Content Warning: This section of the guide includes discussion of bullying, gender discrimination, emotional and physical abuse, graphic violence, and illness or death.

Birds

Throughout the novel, birds act as a symbol of Teo’s identity and heritage. Thomas establishes Teo’s unique relationship with birds in the novel’s opening scene, in which a group of birds helps Teo deface a promotional poster of Gold heroes. Teo’s wings act as a central symbol in the novel, representing the complex intersection of his identity as both a Jade semidios and a transgender boy. The wings mark him as the child of Quetzal, “a part of him—his identity and his heritage—given to him by his mom” (103), but their distinctly female coloration makes them feel “as though they [belong] to someone else or he’[s] been given the wrong ones” (103).
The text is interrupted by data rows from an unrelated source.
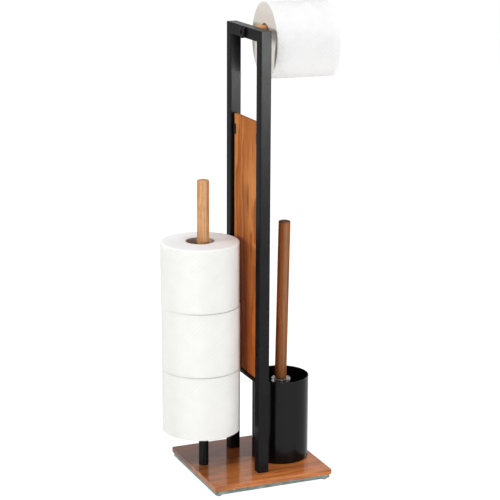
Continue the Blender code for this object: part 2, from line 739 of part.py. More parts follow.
def make_bristles(material, parent):
    """Thimble-shaped sleeve on the head core with a strand on every facet."""
    wall_radius = HEAD_CORE_DIAMETER / 2 + FIT_GAP
    outside = bristle_rings()
    dome_level = BRISTLE_RADIUS
    bm = bmesh.new()
    rings = []
    for radius, level in outside:
        ring = []
        for column in range(BRISTLE_COLUMNS):
            angle = math.tau * column / BRISTLE_COLUMNS
            ring.append(bm.verts.new((radius * math.cos(angle), radius * math.sin(angle), level)))
        rings.append(ring)
    facets = []
    for upper, lower in zip(rings, rings[1:]):
        for near in range(BRISTLE_COLUMNS):
            far = (near + 1) % BRISTLE_COLUMNS
            facets.append(bm.faces.new((upper[near], lower[near], lower[far], upper[far])))
    bm.faces.new(list(reversed(rings[-1])))
    inner_top = []
    inner_low = []
    for column in range(BRISTLE_COLUMNS):
        angle = math.tau * column / BRISTLE_COLUMNS
        x = wall_radius * math.cos(angle)
        y = wall_radius * math.sin(angle)
        inner_top.append(bm.verts.new((x, y, BRISTLE_HEIGHT)))
        inner_low.append(bm.verts.new((x, y, dome_level)))
    pit = bm.verts.new((0, 0, dome_level))
    for near in range(BRISTLE_COLUMNS):
        far = (near + 1) % BRISTLE_COLUMNS
        bm.faces.new((rings[0][near], rings[0][far], inner_top[far], inner_top[near]))
        bm.faces.new((inner_top[near], inner_top[far], inner_low[far], inner_low[near]))
        bm.faces.new((inner_low[near], inner_low[far], pit))
    bmesh.ops.recalc_face_normals(bm, faces=bm.faces)
    for facet in facets:
        add_bristle(bm, facet)
    finish("brush_bristles", bm, material, parent=parent)


def make_brush(mats):
    """Brush that stands in the container with a slight lean: head, bristles, stud and handle."""
    floor_top = ON_BASE + CONTAINER_FLOOR
    lift = FIT_GAP + BRISTLE_RADIUS * math.sin(BRUSH_LEAN)
    axis = bpy.data.objects.new("brush_axis", None)
    bpy.context.scene.collection.objects.link(axis)
    axis.location = (CONTAINER_X + BRUSH_SHIFT_SHARE * BRISTLE_PLAY, CONTAINER_Y, floor_top + lift)
    axis.rotation_euler = (0, BRUSH_LEAN, 0)
    make_bristles(mats["bristle"], axis)

    core_radius = HEAD_CORE_DIAMETER / 2
    core_foot = BRISTLE_RADIUS + FIT_GAP
    core_top = BRISTLE_HEIGHT
    neck_radius = NECK_DIAMETER / 2
    collar_radius = COLLAR_DIAMETER / 2
    collar_top = COLLAR_LEVEL
    collar_bottom = collar_top - COLLAR_HEIGHT
    stud_hole = BOLT_HOLE / 2
    stud_depth = STUD_LENGTH / 2 + FIT_GAP
    profile = fillet(
        [
            (0, core_foot),
            (core_radius, core_foot),
            (core_radius, core_top),
            (neck_radius, core_top + core_radius - neck_radius),
            (neck_radius, collar_bottom),
            (collar_radius, collar_bottom),
            (collar_radius, collar_top),
            (stud_hole, collar_top),
            (stud_hole, collar_top - stud_depth),
            (0, collar_top - stud_depth),
        ],
        [0, 0, 0, 0, 0, COLLAR_EDGE, COLLAR_EDGE, 0, 0, 0],
        ROUND_STEPS,
    )
    turned("brush_head_core", profile, CORE_SIDES, mats["plastic"], parent=axis)

    handle_foot = collar_top + FIT_GAP
    dowel = {"location": (0, 0, handle_foot), "parent": axis}
    turned("brush_handle", dowel_profile(HANDLE_LENGTH), DOWEL_SIDES, mats["handle"], **dowel)
    make_insert("brush_insert", dowel, mats)
    stud = rod_profile(BOLT_DIAMETER / 2, -STUD_LENGTH / 2, STUD_LENGTH / 2, 0, 0)
    turned("brush_stud", stud, FASTENER_SIDES, mats["steel"], location=(0, 0, collar_top), parent=axis)


def clear_scene():
    """Remove whatever the open file holds."""
    for item in list(bpy.data.objects):
        bpy.data.objects.remove(item, do_unlink=True)


def main():
    """Build the whole stand."""
    clear_scene()
    mats = make_materials()
    make_base(mats)
    uprights, crossbar = make_frame(mats)
    make_panel(uprights, mats)
    make_arm(crossbar, mats)
    make_spare_post(mats)
    make_spare_rolls(mats)
    make_top_roll(mats)
    make_container(mats)
    make_brush(mats)


main()
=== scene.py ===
"""Looks of the toilet butler stand: every visible surface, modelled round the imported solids.

Metres, +Z up, in the solids' own frame. X runs from the spare rolls to the brush container, and Y
runs away from the viewer.
"""
import json
import math
from types import SimpleNamespace

import bmesh
import bpy
from mathutils import Matrix, Vector


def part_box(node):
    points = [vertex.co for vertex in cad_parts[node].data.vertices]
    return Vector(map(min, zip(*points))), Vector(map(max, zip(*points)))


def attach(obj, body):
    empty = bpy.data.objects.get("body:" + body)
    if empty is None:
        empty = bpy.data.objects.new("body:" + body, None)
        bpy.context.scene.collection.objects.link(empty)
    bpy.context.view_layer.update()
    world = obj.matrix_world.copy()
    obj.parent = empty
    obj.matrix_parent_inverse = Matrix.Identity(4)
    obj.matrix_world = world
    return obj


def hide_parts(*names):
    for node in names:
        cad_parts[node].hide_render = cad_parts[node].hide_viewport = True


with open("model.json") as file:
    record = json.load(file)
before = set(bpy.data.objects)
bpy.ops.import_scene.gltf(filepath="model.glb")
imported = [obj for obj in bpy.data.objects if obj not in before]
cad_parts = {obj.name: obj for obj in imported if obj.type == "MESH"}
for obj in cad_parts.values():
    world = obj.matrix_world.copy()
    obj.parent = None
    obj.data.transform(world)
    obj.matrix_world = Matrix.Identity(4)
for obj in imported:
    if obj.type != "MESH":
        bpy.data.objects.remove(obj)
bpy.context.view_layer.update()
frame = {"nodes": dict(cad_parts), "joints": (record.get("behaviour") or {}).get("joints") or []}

# Camera of the photograph
CAMERA_PLACE = (-1.02388, -2.4089, 1.04063)
CAMERA_YAW = math.radians(-23.10)
CAMERA_PITCH = math.radians(-14.62)
CAMERA_ROLL = math.radians(0.25)
CAMERA_LENS_MM = 127.23
SENSOR_MM = 36.0

# Studio: name, place, width, height and gain of each softbox
LIGHT_AIM = (0, 0, 0.4)
SOFTBOXES = (
    ("key_softbox", (-1.93, -1.71, 0.95), 0.3, 0.6, 0.17),
    ("left_softbox", (-2.5, 0.1, 0.95), 0.9, 0.8, 0.44),
    ("right_softbox", (0.98, -2.41, 0.44), 0.9, 0.4, 0.46),
    ("overhead_softbox", (0.25, -0.3, 4.2), 2.2, 2.2, 0.74),
    ("back_softbox", (2.5, 0.9, 1.4), 1.0, 1.0, 0.36),
)
WORLD_FILL = 0.07
FLOOR_ALBEDO = 0.80
FLOOR_SHADE = 0.20
FLOOR_WHITE = 0.98
FLOOR_REACH = 30
FLOOR_CELLS = 8

# Smoothness of turned and rounded pieces
FINE_SIDES = 128
ROD_SIDES = 64
SMALL_SIDES = 40
ARC_STEPS = 6
SHARP_ANGLE = math.radians(35)
CREASE_ANGLE = math.radians(60)
WELD_DISTANCE = 0.000001
CORNER_SEGMENTS = 8
EDGE_SEGMENTS = 4
FOOT_STEPS = 12
SLEEVE_STEPS = 12

# Frame tube
TUBE_WALL = 0.0012
TUBE_CORNER = 0.0014
MITRE_GROOVE_DEPTH = 0.00008
MITRE_GROOVE_HALF = 0.0005

# Plates and panel
PLATE_CORNER = 0.0025
WOOD_EDGE = 0.0008
GLASS_CORNER = 0.003
GLASS_ARRIS = 0.0006
PANEL_EDGE = 0.0007
RAIL_EDGE = 0.0006
UPRIGHT_FACE = 0.1

# Turned details
DOWEL_ROUND = 0.0018
INSERT_POCKET = 0.0050
INSERT_POCKET_DEPTH = 0.0166
FOOT_TOP_BAND = 0.0006
FOOT_FLAT_SHARE = 0.62
POST_WALL = 0.0015
SEAT_EDGE = 0.0007
SEAT_HOLE = 0.0033
HEAD_EDGE = 0.0014
HEX_ACROSS = 0.006
HEX_DEPTH = 0.0022
CONTAINER_WALL = 0.0012
CONTAINER_FLOOR = 0.0016
CONTAINER_FOOT_ROUND = 0.0016
LIP_SHARE = 0.49

# Fasteners under the base
BOLT_RADIUS = 0.003
LOW_HEAD_RADIUS = 0.006
LOW_HEAD_HEIGHT = 0.0018
WASHER_RADIUS = 0.008
WASHER_THICKNESS = 0.0006
WASHER_GAP = 0.0003
UNDER_HEX = 0.004
UNDER_HEX_DEPTH = 0.0011
SHANK_LENGTH = 0.030

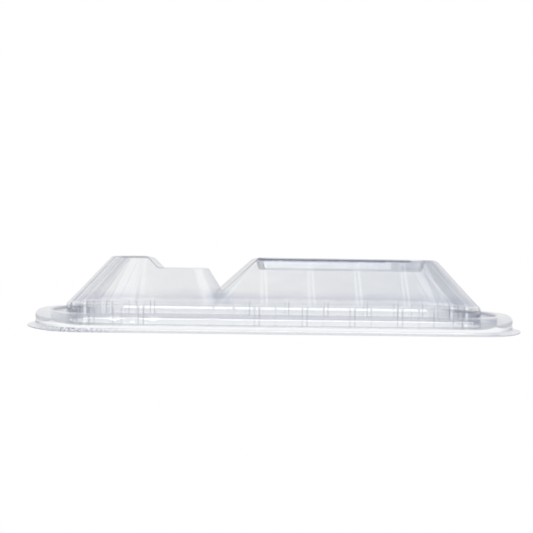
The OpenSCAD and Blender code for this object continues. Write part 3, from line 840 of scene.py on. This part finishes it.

The dysphoria Teo experiences as a result of his wings echoes the real-world gender dysphoria often experienced by those whose true gender identity doesn’t align with the sex assigned to them at birth.


The Golds’ reactions to Teo’s physiological connection to birds—ranging from benign curiosity to overt cruelty—reinforce his status as other and continue the parallel between Teo’s avian identity and the contemporary experiences of transgender youth. For example, when Diosa Fauna inadvertently reveals that Teo’s bones are hollow like a bird’s, Teo receives a barrage of increasingly invasive questions about his anatomy—“Were you hatched from an egg?” (216), “Do you perch?” (216), “Do you have a cloaca?” (216)—that drives him to flee the room in discomfort.